(Rows from a dataset)
>>
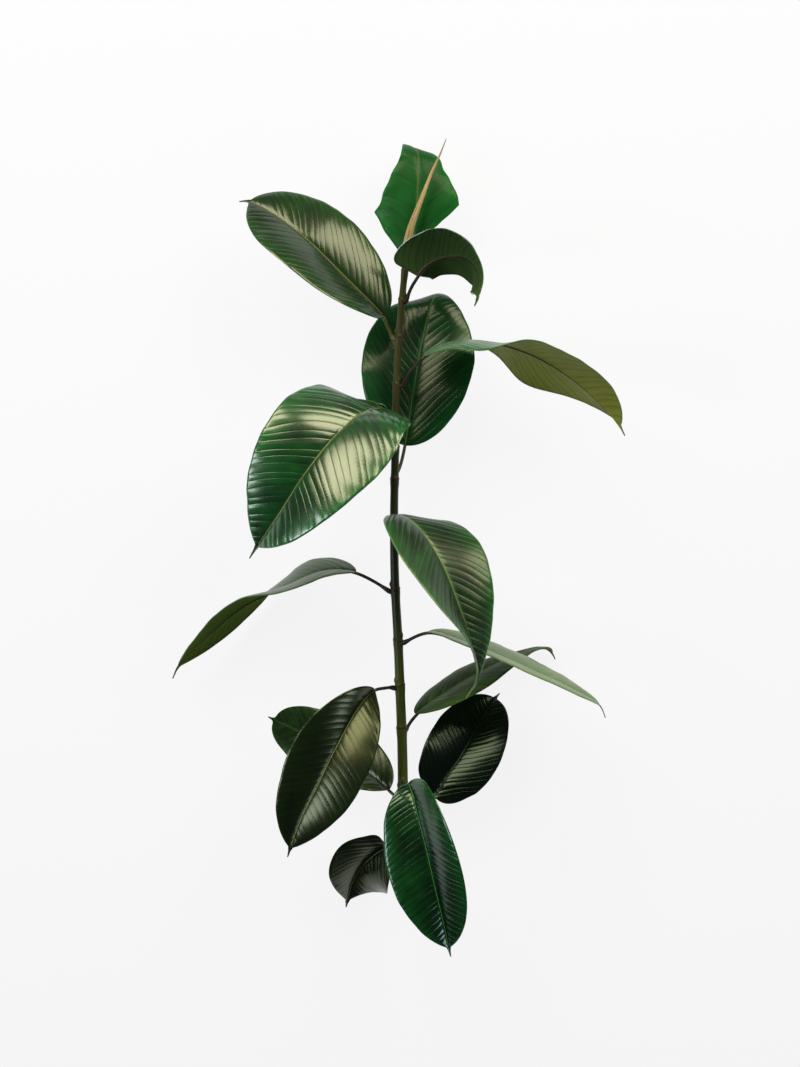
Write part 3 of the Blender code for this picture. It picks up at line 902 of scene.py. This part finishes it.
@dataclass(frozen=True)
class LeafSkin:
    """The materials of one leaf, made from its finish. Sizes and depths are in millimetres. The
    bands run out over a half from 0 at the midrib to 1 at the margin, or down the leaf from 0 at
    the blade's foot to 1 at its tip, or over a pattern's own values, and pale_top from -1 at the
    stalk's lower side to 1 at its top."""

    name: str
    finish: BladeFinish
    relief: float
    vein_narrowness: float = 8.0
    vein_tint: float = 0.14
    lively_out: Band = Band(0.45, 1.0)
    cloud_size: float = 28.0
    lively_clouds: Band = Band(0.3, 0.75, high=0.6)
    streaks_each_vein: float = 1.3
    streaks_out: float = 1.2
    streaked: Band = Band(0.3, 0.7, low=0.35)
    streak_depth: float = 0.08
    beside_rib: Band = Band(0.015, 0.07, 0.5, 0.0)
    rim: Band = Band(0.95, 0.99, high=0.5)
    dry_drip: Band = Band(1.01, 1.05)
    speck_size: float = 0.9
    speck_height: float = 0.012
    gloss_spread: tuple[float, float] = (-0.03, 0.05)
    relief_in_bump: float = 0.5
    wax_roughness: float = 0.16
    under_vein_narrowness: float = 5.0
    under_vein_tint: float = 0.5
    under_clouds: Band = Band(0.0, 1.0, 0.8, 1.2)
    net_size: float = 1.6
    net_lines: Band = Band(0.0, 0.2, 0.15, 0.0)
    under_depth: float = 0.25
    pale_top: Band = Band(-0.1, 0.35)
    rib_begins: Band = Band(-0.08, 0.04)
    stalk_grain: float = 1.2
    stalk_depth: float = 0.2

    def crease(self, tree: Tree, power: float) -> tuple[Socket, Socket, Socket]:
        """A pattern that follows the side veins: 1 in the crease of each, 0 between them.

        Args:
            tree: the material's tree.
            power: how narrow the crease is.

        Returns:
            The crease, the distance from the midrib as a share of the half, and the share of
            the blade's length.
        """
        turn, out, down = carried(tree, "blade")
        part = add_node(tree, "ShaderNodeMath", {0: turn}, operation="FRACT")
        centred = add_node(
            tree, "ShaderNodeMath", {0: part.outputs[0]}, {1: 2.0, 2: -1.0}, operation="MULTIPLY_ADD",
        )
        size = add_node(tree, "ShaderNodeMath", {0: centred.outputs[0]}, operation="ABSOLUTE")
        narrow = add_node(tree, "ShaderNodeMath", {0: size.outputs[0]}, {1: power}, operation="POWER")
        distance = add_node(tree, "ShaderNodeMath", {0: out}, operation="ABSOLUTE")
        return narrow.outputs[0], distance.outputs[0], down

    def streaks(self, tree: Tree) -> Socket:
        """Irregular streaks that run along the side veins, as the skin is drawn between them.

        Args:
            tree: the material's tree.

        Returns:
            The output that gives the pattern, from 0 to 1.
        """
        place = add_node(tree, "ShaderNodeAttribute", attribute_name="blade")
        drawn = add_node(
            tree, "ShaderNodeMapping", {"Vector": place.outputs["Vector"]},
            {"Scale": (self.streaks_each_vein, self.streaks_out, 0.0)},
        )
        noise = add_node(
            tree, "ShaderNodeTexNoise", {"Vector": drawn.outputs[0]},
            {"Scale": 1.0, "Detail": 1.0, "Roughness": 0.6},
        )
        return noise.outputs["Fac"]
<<
>>
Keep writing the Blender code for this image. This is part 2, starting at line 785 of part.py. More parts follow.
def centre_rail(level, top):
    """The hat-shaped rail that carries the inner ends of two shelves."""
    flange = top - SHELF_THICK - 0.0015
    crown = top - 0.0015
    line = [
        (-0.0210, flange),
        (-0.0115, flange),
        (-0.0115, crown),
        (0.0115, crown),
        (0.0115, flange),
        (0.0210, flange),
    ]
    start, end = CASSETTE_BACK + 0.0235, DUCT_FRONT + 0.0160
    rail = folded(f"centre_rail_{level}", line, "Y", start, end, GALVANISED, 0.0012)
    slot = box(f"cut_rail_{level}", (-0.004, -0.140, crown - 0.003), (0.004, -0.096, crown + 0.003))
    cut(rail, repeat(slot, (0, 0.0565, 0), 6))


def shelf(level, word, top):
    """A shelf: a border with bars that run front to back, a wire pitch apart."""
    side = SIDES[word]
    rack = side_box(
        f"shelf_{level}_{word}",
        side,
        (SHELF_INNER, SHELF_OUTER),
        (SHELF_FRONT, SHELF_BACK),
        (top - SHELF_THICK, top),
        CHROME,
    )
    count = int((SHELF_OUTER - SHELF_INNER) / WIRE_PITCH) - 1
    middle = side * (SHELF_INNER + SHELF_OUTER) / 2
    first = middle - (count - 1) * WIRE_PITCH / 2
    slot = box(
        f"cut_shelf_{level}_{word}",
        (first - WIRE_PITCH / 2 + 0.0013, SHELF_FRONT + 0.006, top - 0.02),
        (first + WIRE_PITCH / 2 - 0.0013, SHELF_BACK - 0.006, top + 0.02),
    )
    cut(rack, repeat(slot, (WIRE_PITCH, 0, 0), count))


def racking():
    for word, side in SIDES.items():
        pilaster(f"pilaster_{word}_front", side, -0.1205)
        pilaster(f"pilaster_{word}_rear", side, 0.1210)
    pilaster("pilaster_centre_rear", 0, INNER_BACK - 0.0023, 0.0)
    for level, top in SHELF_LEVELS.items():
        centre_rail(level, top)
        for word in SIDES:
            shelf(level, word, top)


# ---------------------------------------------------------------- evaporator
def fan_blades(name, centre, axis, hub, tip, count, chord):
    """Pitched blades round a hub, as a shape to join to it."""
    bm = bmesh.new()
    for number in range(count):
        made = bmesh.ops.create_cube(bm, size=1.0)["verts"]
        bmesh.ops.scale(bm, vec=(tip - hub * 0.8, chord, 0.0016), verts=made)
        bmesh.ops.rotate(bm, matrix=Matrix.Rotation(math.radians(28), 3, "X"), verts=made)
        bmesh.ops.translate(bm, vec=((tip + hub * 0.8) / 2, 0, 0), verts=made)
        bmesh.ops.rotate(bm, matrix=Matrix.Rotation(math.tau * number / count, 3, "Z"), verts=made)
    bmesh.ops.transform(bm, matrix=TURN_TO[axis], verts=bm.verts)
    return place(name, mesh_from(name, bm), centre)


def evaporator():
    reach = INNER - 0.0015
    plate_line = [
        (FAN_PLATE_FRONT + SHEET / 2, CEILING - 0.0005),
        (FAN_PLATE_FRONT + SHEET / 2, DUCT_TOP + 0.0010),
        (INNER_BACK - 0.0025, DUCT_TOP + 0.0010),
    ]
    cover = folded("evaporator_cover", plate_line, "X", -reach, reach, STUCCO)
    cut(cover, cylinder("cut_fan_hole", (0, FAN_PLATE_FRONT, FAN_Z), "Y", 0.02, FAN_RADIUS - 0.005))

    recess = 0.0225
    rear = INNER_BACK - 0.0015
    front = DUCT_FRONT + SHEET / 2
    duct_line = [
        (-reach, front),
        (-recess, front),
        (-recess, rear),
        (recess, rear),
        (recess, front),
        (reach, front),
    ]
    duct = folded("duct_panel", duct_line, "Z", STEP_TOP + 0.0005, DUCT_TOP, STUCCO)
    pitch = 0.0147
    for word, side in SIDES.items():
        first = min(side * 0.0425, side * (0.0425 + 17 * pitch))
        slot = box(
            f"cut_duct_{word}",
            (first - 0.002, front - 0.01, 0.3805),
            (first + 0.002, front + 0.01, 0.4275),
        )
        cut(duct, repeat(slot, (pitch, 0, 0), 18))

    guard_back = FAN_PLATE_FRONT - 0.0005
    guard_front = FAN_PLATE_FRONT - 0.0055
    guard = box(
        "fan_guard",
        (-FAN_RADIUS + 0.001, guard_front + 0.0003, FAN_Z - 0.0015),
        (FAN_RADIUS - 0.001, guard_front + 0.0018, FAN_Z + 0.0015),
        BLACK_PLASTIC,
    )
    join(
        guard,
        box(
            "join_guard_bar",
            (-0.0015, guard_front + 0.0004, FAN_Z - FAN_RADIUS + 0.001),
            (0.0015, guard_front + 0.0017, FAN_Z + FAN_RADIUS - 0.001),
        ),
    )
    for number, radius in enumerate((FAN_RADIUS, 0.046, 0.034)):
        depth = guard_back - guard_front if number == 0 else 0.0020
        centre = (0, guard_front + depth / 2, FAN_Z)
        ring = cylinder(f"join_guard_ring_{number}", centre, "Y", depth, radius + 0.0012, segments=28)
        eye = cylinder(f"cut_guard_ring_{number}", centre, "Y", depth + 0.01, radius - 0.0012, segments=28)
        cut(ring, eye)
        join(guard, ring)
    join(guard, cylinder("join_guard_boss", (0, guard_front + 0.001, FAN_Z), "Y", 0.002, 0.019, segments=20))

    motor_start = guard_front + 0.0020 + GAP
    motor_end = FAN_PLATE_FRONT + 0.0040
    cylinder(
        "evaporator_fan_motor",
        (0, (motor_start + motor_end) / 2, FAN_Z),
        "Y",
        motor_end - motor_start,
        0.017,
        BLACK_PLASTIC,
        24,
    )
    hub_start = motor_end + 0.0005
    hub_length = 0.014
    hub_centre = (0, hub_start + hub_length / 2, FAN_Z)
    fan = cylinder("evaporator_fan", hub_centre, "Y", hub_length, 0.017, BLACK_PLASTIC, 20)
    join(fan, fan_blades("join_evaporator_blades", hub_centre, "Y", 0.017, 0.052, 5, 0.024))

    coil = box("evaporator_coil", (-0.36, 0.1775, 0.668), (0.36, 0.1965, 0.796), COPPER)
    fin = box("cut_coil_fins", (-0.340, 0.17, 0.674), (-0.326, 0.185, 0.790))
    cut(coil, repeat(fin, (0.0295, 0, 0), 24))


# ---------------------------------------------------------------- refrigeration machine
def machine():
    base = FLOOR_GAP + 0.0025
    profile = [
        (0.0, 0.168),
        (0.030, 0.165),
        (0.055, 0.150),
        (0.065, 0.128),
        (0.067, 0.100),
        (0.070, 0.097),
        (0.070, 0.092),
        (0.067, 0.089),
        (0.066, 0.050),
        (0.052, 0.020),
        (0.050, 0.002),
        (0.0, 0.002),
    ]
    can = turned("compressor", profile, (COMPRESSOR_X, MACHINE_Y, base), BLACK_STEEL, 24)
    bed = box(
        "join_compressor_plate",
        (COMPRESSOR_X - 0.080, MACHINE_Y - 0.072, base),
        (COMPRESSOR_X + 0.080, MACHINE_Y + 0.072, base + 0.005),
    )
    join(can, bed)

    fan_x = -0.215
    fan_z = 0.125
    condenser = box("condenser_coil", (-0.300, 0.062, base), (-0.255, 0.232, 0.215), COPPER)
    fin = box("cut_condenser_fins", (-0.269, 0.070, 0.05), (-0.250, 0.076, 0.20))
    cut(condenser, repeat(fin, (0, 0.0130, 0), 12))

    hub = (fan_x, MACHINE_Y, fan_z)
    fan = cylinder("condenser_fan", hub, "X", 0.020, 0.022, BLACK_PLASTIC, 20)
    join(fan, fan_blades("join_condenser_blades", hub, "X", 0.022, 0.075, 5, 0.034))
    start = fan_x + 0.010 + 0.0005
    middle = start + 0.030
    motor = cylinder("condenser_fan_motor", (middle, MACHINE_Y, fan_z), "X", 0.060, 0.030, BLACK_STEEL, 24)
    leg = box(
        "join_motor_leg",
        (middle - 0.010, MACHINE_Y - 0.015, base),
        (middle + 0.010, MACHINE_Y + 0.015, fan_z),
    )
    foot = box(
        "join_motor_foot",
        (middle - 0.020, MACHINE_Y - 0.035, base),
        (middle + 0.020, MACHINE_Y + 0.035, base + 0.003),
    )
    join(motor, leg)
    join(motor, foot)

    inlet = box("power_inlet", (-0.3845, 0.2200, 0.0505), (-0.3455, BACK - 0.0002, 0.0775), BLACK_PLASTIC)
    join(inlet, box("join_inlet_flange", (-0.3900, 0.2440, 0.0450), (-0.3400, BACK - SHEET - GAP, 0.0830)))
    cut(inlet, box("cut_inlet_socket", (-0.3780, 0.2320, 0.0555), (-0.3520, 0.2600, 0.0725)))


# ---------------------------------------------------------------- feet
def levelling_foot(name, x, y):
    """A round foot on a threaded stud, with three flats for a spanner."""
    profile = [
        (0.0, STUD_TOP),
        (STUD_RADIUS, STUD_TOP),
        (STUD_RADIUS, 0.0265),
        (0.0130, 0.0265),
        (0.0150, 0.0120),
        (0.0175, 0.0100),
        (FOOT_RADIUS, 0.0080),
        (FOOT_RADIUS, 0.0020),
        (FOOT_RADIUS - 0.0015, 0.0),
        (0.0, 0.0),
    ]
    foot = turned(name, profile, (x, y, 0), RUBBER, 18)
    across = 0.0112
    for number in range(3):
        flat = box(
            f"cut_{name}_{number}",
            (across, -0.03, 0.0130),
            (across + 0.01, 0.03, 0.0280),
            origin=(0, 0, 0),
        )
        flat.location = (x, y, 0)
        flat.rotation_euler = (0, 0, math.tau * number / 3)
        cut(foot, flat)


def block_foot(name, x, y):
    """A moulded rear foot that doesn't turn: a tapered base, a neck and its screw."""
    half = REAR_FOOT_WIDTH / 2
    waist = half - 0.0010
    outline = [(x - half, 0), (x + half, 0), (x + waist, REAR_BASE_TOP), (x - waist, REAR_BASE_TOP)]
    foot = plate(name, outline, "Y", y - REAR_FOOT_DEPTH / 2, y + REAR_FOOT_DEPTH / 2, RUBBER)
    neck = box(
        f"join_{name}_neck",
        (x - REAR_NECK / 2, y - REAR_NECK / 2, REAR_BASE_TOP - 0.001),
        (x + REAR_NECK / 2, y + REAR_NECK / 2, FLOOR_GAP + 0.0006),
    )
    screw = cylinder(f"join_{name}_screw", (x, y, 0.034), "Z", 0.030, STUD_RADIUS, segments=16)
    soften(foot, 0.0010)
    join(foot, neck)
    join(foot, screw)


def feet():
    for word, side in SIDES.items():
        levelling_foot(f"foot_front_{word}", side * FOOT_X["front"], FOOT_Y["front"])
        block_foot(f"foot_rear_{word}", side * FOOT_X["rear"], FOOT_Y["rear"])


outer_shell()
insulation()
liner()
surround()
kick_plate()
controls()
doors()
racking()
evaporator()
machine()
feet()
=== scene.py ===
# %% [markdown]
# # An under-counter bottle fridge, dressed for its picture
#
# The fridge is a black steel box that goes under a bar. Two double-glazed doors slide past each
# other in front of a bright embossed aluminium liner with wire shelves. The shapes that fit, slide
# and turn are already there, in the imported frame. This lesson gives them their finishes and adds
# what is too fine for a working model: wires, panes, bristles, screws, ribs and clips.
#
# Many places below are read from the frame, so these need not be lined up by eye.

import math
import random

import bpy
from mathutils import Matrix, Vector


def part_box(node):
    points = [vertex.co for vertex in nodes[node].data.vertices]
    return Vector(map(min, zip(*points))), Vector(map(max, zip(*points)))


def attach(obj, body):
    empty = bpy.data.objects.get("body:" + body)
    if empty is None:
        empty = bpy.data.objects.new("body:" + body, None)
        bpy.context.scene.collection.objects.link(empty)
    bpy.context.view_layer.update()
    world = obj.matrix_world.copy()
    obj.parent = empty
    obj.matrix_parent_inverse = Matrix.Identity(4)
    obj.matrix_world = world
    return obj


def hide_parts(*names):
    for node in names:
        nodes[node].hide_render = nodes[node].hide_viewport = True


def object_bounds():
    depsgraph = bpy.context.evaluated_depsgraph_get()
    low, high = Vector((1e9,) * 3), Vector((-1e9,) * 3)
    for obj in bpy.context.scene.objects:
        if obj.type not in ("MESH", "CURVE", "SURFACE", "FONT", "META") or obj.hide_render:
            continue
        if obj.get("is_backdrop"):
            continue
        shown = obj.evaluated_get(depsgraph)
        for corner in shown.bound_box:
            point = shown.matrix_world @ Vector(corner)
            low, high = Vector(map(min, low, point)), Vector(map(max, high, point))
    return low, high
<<
__INSTRUCTION__: Print exactly the lines above from the one with "outer_shell()" to the one with "points = [vertex.co", including both.

__RESPONSE TO THIS TASK__:
outer_shell()
insulation()
liner()
surround()
kick_plate()
controls()
doors()
racking()
evaporator()
machine()
feet()
=== scene.py ===
# %% [markdown]
# # An under-counter bottle fridge, dressed for its picture
#
# The fridge is a black steel box that goes under a bar. Two double-glazed doors slide past each
# other in front of a bright embossed aluminium liner with wire shelves. The shapes that fit, slide
# and turn are already there, in the imported frame. This lesson gives them their finishes and adds
# what is too fine for a working model: wires, panes, bristles, screws, ribs and clips.
#
# Many places below are read from the frame, so these need not be lined up by eye.

import math
import random

import bpy
from mathutils import Matrix, Vector


def part_box(node):
    points = [vertex.co for vertex in nodes[node].data.vertices]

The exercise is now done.